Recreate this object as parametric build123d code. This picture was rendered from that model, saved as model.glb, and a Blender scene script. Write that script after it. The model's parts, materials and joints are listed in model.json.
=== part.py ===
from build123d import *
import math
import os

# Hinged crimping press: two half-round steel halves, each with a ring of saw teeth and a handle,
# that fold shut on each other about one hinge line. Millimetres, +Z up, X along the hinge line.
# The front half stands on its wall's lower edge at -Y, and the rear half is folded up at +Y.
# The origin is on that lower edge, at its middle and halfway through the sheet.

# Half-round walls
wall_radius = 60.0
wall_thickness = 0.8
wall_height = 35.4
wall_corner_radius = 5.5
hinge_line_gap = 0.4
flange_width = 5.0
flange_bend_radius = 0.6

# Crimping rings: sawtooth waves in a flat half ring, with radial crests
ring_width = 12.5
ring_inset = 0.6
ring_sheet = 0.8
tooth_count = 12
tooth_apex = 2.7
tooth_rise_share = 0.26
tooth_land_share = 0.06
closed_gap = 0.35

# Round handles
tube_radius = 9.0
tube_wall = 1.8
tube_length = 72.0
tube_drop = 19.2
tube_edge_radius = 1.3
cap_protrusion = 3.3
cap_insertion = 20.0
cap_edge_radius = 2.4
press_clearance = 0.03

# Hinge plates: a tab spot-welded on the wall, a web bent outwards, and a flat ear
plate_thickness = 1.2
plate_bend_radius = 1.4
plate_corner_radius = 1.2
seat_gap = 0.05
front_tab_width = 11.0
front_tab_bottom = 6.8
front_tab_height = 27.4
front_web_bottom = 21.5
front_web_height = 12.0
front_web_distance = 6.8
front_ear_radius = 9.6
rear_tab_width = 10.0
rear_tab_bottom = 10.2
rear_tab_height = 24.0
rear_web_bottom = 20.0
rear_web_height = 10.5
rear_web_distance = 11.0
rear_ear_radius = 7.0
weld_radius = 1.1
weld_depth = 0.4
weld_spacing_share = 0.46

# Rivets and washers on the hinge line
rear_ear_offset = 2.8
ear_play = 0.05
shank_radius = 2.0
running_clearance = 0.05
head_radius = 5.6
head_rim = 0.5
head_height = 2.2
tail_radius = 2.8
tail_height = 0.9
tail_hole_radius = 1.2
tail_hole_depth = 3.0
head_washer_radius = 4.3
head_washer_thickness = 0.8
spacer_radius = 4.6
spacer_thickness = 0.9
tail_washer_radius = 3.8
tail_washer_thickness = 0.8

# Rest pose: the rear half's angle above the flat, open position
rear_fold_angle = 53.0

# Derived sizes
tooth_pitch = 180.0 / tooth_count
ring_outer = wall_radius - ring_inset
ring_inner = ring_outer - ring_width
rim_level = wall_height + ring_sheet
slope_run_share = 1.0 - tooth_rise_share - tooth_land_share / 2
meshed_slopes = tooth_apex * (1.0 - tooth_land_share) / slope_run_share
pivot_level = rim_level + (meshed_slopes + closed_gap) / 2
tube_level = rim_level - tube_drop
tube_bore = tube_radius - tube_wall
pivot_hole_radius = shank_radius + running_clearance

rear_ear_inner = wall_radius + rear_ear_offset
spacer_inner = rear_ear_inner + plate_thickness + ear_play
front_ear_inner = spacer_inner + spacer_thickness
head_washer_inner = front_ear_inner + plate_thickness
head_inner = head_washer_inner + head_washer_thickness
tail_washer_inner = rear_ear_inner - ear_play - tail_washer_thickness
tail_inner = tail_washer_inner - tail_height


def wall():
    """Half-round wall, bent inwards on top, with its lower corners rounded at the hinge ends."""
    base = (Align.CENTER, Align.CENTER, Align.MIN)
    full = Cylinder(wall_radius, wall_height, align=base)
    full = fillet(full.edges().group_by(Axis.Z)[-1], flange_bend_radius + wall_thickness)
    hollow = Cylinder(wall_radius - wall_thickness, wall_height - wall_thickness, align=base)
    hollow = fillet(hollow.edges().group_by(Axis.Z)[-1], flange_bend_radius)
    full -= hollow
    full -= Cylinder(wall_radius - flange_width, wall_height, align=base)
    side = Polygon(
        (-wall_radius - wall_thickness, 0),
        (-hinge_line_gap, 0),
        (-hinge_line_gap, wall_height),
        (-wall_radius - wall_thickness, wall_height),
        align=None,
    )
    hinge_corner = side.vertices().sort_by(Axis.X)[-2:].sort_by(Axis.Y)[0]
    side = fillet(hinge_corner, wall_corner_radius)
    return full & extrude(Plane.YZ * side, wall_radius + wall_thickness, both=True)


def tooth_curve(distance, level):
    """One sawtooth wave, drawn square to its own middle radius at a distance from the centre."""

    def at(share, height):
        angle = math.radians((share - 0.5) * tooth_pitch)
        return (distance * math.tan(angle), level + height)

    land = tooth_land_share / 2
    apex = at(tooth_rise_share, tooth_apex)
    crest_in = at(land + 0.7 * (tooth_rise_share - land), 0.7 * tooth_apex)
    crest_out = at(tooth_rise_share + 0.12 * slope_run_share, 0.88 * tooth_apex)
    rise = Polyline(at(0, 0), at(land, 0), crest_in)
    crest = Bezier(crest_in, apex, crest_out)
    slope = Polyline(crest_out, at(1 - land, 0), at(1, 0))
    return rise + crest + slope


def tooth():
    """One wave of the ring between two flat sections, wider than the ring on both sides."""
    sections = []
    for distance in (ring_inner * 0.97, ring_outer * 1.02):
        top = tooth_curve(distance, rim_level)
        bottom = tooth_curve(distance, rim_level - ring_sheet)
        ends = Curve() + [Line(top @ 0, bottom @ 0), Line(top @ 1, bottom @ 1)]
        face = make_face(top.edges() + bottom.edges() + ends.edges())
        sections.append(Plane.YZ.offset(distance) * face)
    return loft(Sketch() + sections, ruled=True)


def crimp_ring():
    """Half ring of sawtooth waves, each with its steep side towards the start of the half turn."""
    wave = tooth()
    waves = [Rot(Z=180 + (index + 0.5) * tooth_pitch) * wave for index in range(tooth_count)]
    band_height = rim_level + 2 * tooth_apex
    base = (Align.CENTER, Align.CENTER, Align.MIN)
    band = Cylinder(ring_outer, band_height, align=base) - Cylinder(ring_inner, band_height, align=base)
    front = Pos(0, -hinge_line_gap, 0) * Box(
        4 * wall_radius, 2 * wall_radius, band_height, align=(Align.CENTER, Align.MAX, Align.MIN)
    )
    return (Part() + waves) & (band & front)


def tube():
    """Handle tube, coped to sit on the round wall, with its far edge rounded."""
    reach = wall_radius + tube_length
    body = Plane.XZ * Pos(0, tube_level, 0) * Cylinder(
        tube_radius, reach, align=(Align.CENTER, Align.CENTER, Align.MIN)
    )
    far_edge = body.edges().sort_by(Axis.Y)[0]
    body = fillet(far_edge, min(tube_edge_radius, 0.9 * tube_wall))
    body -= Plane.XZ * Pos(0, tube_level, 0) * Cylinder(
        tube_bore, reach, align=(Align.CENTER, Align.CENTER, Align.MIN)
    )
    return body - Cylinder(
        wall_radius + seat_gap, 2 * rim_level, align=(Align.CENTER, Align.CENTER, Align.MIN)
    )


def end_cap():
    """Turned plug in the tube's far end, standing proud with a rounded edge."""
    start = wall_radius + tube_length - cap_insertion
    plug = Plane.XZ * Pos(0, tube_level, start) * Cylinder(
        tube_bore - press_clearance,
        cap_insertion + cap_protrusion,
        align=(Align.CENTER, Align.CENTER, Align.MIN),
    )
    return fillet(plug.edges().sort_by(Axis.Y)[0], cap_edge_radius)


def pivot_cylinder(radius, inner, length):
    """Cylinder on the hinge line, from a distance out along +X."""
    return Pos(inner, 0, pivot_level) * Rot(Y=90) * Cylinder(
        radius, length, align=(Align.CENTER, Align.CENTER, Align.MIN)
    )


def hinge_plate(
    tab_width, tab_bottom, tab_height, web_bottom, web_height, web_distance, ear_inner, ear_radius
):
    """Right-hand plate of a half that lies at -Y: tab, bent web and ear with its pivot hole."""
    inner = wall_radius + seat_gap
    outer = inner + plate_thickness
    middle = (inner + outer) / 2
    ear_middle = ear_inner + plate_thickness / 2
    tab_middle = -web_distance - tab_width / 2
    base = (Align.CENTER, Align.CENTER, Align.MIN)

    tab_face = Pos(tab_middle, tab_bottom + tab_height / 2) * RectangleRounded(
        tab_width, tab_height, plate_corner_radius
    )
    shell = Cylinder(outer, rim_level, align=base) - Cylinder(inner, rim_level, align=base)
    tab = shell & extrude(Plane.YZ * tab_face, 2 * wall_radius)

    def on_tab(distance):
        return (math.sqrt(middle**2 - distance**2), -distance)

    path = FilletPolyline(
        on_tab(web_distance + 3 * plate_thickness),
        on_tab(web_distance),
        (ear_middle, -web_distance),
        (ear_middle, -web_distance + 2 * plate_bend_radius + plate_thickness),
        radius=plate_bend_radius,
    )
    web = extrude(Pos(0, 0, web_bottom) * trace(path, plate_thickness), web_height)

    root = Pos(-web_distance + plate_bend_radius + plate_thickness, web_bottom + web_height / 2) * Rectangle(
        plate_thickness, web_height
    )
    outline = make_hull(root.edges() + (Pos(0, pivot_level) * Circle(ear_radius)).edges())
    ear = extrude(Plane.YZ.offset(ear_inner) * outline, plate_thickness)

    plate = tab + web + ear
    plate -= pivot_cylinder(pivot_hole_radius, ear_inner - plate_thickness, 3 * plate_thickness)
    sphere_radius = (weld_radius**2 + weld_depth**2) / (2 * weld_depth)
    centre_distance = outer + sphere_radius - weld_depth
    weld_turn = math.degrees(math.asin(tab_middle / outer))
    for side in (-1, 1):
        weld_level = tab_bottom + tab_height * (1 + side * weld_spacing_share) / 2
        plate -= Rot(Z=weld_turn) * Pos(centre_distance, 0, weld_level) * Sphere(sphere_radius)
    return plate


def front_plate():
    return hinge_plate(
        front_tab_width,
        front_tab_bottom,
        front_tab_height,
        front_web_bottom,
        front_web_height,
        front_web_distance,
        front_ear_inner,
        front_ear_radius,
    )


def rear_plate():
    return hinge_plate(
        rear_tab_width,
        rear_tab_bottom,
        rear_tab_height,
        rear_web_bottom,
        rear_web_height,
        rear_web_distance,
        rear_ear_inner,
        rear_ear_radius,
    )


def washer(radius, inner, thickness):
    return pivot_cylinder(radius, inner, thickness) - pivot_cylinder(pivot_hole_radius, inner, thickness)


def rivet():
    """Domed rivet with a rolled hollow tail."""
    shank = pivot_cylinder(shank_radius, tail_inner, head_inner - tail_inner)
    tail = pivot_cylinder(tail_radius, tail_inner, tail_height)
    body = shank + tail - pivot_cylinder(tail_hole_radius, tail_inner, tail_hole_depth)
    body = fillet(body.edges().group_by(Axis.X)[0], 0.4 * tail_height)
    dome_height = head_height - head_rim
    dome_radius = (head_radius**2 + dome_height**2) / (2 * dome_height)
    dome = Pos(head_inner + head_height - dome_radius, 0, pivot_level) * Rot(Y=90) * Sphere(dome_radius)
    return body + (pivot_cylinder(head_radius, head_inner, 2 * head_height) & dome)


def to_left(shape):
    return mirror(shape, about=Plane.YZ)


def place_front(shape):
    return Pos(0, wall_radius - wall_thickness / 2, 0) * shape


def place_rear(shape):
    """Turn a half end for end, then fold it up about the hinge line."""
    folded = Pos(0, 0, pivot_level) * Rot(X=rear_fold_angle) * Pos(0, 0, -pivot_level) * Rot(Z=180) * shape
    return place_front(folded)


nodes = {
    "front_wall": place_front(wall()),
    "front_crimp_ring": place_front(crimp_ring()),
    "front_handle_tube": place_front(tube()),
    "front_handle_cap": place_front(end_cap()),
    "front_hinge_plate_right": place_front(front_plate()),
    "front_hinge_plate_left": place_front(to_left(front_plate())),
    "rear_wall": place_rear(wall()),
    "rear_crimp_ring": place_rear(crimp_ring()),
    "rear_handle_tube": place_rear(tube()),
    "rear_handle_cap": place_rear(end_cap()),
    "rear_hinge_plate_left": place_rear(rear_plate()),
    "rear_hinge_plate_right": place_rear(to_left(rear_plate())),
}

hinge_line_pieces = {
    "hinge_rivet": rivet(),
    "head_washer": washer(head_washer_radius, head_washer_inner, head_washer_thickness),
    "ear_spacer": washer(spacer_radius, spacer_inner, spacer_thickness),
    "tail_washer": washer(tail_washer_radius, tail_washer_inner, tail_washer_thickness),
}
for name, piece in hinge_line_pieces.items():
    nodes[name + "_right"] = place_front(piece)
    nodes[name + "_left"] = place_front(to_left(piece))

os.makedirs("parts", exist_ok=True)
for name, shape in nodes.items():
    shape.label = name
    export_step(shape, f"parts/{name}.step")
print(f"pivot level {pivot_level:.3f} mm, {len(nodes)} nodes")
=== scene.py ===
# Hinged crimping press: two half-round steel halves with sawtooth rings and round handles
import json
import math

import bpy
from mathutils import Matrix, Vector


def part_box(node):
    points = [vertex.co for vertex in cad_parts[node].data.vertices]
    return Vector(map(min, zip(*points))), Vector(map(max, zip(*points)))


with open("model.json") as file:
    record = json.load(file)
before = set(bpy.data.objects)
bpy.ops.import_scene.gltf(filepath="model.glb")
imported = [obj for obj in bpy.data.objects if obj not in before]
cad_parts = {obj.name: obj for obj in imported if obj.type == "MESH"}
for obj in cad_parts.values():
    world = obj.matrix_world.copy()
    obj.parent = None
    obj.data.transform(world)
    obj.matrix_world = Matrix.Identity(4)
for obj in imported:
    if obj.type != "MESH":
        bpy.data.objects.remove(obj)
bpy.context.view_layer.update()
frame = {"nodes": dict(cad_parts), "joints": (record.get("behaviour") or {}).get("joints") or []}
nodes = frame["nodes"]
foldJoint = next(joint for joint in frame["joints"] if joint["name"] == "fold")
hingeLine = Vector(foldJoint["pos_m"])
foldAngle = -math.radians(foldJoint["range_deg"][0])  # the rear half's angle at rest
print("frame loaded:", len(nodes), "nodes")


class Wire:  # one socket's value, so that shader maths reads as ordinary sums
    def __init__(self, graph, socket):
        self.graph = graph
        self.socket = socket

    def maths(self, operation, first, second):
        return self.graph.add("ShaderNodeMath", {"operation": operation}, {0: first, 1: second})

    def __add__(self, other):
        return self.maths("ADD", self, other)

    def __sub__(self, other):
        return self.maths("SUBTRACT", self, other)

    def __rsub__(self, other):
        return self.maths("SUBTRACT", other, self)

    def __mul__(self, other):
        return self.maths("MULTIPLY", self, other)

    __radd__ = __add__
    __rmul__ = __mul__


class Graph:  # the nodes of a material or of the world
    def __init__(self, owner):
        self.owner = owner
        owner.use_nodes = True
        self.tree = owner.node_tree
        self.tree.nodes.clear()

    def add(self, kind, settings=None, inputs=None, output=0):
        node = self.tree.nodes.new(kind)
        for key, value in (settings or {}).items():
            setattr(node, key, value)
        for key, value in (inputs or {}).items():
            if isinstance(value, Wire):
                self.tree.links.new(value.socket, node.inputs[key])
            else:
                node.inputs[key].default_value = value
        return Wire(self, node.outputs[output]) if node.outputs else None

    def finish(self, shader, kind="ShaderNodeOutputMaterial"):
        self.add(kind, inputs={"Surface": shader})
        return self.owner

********

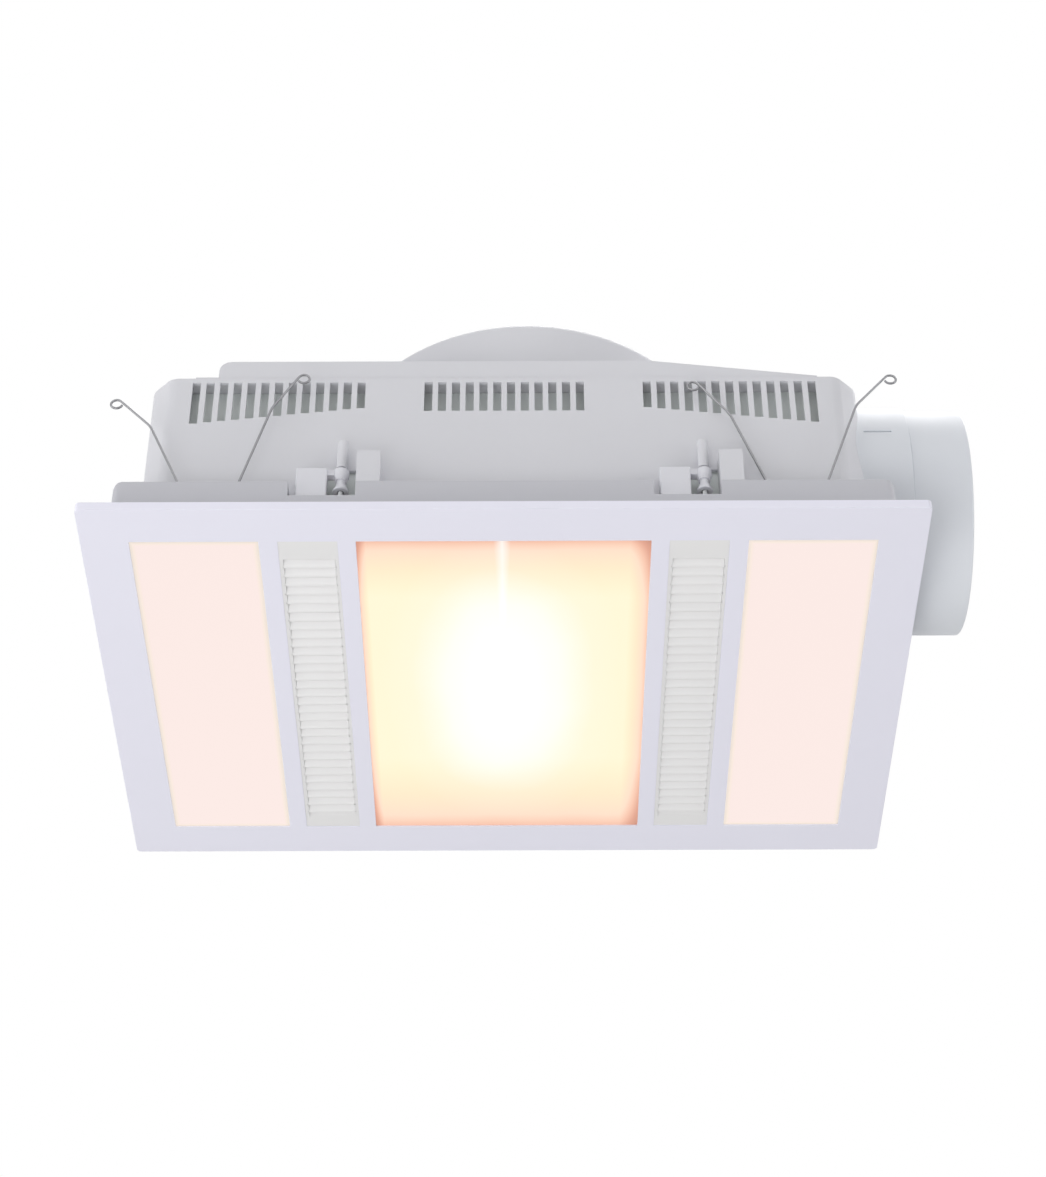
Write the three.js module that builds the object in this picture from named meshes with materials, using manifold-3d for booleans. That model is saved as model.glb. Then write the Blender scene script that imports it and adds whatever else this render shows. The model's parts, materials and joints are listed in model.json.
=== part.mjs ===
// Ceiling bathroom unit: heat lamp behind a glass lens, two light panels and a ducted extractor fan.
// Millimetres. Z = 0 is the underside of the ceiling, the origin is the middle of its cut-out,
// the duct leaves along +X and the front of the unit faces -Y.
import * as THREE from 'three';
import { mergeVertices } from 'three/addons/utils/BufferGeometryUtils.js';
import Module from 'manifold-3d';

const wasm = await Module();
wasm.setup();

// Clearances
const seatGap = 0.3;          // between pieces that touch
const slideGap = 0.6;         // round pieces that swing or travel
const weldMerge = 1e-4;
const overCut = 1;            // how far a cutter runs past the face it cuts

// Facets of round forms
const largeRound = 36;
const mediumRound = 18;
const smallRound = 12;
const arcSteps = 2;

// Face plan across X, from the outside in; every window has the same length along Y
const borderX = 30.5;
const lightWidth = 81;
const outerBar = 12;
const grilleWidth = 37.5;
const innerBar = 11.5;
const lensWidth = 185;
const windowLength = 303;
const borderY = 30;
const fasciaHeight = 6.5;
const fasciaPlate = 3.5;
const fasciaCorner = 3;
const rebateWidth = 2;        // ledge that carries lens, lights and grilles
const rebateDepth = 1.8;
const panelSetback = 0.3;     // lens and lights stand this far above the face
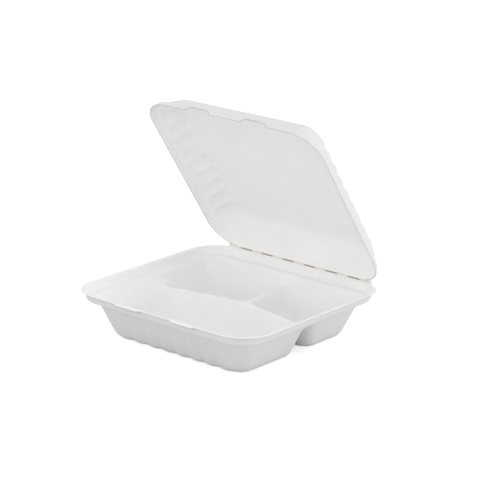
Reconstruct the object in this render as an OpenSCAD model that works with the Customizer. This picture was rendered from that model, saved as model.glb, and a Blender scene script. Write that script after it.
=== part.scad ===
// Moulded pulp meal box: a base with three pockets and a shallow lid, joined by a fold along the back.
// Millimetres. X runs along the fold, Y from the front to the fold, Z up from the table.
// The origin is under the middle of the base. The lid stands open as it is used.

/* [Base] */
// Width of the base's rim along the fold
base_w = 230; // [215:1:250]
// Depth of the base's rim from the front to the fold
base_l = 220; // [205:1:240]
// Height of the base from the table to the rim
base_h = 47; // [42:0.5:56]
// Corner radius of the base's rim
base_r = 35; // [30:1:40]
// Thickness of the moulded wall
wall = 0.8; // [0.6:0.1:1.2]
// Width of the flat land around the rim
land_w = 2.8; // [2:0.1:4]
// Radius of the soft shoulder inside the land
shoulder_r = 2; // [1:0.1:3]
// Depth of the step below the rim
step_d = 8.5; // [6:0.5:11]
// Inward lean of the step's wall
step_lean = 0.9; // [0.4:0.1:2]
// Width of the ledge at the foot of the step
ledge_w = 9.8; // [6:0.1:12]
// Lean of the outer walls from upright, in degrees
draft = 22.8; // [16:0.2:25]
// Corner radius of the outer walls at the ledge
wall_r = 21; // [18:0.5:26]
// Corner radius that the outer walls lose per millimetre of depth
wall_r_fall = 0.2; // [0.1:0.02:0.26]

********

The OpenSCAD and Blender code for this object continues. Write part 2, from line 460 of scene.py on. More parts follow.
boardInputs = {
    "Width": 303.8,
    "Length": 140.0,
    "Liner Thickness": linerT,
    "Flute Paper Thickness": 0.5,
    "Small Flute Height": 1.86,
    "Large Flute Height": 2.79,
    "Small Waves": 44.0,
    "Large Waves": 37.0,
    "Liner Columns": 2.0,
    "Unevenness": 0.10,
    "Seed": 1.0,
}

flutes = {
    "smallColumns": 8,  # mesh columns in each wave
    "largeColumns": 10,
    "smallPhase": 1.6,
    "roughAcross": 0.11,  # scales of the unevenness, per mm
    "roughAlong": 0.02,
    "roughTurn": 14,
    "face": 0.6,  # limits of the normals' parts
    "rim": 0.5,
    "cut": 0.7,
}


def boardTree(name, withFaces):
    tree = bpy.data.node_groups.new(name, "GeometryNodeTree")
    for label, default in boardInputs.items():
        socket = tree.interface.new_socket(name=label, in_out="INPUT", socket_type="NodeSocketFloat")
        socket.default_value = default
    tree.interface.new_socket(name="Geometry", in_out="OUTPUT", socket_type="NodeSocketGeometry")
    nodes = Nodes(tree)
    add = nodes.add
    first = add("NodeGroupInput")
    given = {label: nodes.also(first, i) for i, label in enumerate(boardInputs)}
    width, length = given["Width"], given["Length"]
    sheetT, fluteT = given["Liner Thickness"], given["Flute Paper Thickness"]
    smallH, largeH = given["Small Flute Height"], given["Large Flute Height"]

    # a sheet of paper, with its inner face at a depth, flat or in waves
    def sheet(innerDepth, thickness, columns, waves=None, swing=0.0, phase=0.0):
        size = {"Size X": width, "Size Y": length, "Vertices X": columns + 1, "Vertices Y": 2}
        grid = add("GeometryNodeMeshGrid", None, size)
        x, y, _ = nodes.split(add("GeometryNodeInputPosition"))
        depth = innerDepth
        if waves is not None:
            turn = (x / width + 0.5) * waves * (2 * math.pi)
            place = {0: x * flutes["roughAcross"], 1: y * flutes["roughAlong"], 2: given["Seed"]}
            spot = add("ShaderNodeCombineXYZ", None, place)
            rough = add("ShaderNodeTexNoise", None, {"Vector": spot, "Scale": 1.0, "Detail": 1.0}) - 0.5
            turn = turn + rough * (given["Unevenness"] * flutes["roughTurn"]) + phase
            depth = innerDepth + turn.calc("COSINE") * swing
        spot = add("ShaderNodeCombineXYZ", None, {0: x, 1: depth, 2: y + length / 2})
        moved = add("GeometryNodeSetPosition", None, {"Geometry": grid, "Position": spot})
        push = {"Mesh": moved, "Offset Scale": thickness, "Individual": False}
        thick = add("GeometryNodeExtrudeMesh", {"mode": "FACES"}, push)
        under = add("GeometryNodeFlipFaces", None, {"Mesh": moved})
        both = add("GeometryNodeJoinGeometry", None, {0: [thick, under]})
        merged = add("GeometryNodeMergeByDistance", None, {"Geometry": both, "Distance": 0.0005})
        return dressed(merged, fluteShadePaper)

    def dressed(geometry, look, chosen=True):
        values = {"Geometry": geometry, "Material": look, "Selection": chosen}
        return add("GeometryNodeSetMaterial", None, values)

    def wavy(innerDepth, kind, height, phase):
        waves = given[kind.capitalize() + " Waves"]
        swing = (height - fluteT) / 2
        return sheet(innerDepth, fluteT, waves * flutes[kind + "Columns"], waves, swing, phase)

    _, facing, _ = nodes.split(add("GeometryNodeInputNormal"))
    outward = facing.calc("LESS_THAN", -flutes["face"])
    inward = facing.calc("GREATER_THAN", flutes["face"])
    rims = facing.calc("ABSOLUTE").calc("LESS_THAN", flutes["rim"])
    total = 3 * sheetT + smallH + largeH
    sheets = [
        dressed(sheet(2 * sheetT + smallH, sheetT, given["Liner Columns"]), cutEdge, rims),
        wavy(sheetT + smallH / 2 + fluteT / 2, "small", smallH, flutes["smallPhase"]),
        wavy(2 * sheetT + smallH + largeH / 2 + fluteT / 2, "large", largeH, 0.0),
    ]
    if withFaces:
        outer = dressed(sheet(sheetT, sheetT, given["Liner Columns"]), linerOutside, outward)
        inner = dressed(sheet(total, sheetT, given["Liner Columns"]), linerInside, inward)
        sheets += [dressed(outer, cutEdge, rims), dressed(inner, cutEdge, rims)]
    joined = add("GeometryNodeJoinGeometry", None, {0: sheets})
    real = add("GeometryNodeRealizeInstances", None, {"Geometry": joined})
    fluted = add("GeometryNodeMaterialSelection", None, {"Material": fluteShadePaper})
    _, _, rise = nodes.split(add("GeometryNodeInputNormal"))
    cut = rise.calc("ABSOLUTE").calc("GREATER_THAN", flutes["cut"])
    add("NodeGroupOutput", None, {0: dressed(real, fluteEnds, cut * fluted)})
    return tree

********

#### What this task involves
Return nothing but the lines running from the line with "for name, piece" through the line with "bpy.context.view_layer.update()", exactly as they appear.

#### Exercise answer
for name, piece in hinge_line_pieces.items():
    nodes[name + "_right"] = place_front(piece)
    nodes[name + "_left"] = place_front(to_left(piece))

os.makedirs("parts", exist_ok=True)
for name, shape in nodes.items():
    shape.label = name
    export_step(shape, f"parts/{name}.step")
print(f"pivot level {pivot_level:.3f} mm, {len(nodes)} nodes")
=== scene.py ===
# Hinged crimping press: two half-round steel halves with sawtooth rings and round handles
import json
import math

import bpy
from mathutils import Matrix, Vector


def part_box(node):
    points = [vertex.co for vertex in cad_parts[node].data.vertices]
    return Vector(map(min, zip(*points))), Vector(map(max, zip(*points)))


with open("model.json") as file:
    record = json.load(file)
before = set(bpy.data.objects)
bpy.ops.import_scene.gltf(filepath="model.glb")
imported = [obj for obj in bpy.data.objects if obj not in before]
cad_parts = {obj.name: obj for obj in imported if obj.type == "MESH"}
for obj in cad_parts.values():
    world = obj.matrix_world.copy()
    obj.parent = None
    obj.data.transform(world)
    obj.matrix_world = Matrix.Identity(4)
for obj in imported:
    if obj.type != "MESH":
        bpy.data.objects.remove(obj)
bpy.context.view_layer.update()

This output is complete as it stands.